COLLECTED MATERIAL:
....
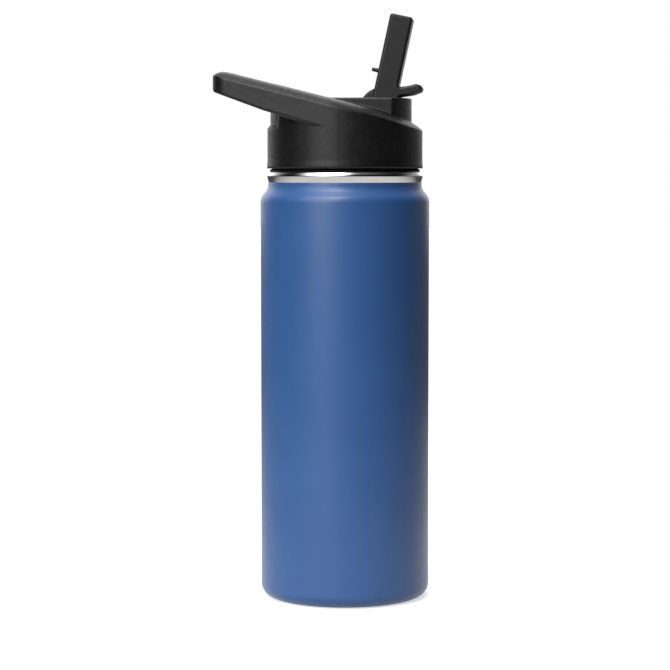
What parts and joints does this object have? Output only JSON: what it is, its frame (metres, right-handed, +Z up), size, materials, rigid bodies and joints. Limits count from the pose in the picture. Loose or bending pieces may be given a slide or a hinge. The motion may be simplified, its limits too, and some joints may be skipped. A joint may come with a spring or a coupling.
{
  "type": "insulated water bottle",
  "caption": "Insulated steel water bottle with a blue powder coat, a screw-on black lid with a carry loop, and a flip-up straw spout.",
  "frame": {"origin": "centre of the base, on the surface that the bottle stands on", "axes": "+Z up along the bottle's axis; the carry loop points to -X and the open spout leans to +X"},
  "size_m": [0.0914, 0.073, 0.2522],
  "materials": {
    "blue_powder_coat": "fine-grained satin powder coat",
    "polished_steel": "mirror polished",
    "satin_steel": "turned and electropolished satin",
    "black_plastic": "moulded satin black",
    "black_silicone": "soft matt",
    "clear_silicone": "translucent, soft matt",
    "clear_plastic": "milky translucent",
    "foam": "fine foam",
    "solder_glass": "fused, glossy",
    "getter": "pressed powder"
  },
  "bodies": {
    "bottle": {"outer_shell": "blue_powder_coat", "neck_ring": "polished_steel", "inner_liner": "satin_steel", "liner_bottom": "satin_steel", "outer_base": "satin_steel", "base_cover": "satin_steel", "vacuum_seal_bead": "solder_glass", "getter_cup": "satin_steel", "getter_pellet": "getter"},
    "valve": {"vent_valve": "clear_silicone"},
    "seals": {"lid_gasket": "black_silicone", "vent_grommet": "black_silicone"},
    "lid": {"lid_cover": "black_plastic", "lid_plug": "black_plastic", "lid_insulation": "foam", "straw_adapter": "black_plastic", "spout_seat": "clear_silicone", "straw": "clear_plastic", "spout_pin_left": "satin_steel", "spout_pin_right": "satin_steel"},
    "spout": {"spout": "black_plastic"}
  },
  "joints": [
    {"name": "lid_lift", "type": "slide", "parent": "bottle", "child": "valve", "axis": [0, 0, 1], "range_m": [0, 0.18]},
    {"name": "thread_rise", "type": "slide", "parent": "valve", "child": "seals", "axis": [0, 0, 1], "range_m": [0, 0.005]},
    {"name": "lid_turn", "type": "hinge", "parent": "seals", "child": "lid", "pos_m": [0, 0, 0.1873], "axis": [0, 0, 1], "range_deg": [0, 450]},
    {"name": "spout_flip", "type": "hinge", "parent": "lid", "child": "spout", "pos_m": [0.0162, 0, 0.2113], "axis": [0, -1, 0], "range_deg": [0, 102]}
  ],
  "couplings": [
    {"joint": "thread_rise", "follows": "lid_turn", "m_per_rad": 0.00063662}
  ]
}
....
PROBLEM REQUIREMENTS: Find all the lines containing "bodies" in the material, then copy them.

TASK RESULT:
What parts and joints does this object have? Output only JSON: what it is, its frame (metres, right-handed, +Z up), size, materials, rigid bodies and joints. Limits count from the pose in the picture. Loose or bending pieces may be given a slide or a hinge. The motion may be simplified, its limits too, and some joints may be skipped. A joint may come with a spring or a coupling.
  "bodies": {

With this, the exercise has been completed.